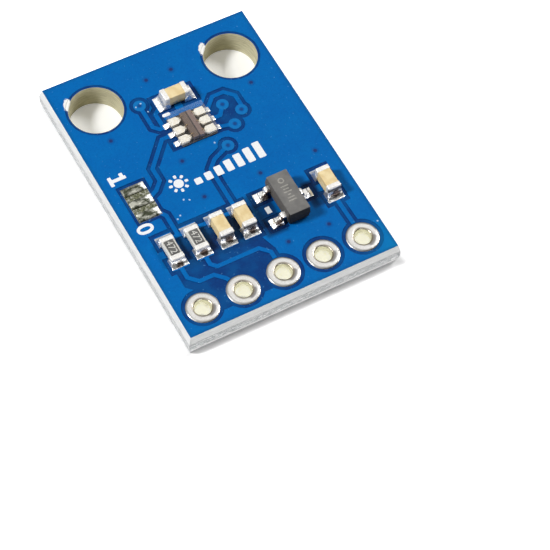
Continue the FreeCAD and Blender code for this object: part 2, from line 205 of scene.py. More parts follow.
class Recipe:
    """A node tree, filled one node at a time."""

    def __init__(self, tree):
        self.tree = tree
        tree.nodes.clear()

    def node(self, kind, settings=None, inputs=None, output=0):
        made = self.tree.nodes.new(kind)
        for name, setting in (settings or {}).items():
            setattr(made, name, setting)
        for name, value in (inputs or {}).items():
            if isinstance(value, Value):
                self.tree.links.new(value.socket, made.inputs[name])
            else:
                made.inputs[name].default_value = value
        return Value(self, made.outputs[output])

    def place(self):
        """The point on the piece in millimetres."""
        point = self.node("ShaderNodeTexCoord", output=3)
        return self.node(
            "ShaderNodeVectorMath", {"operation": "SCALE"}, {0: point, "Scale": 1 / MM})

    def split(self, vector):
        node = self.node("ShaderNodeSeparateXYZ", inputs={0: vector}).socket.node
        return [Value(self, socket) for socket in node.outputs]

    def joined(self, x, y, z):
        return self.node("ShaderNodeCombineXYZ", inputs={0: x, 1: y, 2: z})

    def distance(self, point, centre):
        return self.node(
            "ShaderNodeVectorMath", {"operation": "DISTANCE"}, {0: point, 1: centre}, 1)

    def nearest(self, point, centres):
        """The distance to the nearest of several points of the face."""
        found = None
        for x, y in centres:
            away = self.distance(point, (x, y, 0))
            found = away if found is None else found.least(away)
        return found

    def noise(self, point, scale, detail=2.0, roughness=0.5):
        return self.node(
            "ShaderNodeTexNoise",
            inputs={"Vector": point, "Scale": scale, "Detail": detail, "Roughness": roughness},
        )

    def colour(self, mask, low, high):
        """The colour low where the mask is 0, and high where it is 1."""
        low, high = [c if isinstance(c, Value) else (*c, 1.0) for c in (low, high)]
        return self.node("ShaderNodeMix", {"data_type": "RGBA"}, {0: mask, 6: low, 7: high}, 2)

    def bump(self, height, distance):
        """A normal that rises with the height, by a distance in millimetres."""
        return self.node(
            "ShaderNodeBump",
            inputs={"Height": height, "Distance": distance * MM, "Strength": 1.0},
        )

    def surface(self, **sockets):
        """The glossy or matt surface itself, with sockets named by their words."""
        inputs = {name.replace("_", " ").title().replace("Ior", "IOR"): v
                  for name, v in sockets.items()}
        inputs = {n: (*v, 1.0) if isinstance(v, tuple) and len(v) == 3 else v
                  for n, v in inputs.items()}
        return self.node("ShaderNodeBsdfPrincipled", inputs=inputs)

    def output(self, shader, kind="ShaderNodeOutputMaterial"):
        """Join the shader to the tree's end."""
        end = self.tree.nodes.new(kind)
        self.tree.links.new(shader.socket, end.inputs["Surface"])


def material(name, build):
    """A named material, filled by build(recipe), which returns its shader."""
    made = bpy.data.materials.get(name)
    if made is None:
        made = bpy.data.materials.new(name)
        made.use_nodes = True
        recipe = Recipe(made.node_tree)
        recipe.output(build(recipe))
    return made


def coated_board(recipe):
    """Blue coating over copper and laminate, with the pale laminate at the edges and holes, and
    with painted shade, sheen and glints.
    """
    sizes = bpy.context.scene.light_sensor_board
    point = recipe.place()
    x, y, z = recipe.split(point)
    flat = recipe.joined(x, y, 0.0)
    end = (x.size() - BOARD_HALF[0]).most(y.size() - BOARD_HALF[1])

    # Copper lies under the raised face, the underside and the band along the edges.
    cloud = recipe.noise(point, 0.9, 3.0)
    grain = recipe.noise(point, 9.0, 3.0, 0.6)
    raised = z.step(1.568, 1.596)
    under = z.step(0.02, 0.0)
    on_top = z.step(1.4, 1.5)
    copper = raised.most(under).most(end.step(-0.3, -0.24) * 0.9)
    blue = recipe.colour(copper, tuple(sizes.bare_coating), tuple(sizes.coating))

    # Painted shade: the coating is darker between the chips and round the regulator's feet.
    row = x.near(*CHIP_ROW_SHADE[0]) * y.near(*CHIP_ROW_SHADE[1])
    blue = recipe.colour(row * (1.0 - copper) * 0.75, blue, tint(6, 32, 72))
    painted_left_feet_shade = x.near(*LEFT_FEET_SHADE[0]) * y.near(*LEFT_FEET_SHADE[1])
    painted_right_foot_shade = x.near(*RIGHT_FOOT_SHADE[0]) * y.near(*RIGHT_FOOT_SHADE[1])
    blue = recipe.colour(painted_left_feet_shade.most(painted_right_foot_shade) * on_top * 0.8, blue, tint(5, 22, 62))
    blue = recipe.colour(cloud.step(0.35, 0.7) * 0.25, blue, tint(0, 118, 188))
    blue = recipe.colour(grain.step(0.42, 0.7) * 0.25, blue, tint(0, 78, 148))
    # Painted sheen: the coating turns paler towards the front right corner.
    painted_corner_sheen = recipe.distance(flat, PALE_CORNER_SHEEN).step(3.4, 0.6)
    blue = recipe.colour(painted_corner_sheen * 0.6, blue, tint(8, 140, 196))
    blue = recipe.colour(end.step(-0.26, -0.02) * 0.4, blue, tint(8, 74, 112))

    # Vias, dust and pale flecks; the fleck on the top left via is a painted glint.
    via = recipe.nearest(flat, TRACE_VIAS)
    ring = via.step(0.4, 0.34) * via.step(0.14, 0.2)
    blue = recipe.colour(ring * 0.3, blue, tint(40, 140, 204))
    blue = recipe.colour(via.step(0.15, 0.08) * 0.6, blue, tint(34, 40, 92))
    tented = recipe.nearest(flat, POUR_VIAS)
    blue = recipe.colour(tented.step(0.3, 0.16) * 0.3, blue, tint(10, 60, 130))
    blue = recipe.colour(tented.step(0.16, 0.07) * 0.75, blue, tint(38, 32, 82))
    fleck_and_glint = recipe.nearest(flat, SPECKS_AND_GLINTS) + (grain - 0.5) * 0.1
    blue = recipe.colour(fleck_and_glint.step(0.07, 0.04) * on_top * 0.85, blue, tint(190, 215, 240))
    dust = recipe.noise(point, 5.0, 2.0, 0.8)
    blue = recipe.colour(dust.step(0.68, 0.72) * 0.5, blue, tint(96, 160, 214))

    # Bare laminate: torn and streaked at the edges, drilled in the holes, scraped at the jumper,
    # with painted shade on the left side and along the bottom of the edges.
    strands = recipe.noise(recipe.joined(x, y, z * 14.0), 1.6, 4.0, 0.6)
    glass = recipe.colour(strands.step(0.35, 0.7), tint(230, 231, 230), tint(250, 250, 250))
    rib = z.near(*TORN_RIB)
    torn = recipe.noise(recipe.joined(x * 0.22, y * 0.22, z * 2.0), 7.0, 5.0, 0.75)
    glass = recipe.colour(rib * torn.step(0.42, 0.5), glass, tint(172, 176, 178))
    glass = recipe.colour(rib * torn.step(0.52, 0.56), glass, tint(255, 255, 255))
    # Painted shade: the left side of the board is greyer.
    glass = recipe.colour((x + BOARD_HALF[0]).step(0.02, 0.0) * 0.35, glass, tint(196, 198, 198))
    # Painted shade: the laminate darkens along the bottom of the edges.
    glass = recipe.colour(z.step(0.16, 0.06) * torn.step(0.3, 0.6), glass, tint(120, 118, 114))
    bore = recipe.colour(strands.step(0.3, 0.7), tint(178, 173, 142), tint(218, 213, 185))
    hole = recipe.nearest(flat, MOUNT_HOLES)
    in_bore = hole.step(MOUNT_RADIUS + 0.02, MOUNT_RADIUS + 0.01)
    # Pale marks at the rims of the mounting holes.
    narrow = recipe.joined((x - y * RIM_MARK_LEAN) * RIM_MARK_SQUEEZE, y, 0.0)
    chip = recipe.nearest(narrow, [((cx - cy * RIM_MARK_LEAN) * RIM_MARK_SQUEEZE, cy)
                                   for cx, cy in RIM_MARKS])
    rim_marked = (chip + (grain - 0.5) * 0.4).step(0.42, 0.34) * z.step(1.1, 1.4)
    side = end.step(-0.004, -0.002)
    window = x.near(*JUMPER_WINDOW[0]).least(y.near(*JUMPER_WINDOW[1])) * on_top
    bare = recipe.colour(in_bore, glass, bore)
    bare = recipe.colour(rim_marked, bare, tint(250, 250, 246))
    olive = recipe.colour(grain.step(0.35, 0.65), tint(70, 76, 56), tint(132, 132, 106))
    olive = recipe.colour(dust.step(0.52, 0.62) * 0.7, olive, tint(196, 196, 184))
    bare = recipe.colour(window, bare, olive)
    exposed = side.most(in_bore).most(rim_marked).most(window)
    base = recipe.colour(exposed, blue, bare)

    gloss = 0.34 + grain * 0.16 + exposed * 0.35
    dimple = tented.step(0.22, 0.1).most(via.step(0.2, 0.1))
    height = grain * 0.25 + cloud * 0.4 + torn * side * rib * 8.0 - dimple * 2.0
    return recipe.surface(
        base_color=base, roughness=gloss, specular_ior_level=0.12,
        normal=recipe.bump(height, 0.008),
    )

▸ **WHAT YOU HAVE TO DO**
Return only the lines spanning from the first line of the material through the line with "return Value(self, made.outputs[output])", copied exactly, both ends kept.

▸ **COMPLETE OUTPUT**
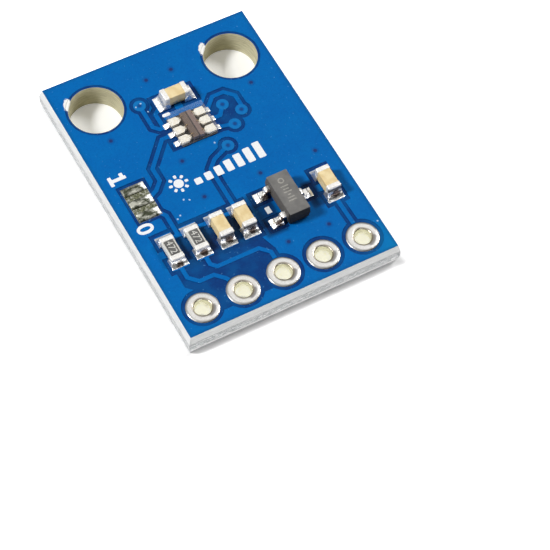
Continue the FreeCAD and Blender code for this object: part 2, from line 205 of scene.py. More parts follow.
class Recipe:
    """A node tree, filled one node at a time."""

    def __init__(self, tree):
        self.tree = tree
        tree.nodes.clear()

    def node(self, kind, settings=None, inputs=None, output=0):
        made = self.tree.nodes.new(kind)
        for name, setting in (settings or {}).items():
            setattr(made, name, setting)
        for name, value in (inputs or {}).items():
            if isinstance(value, Value):
                self.tree.links.new(value.socket, made.inputs[name])
            else:
                made.inputs[name].default_value = value
        return Value(self, made.outputs[output])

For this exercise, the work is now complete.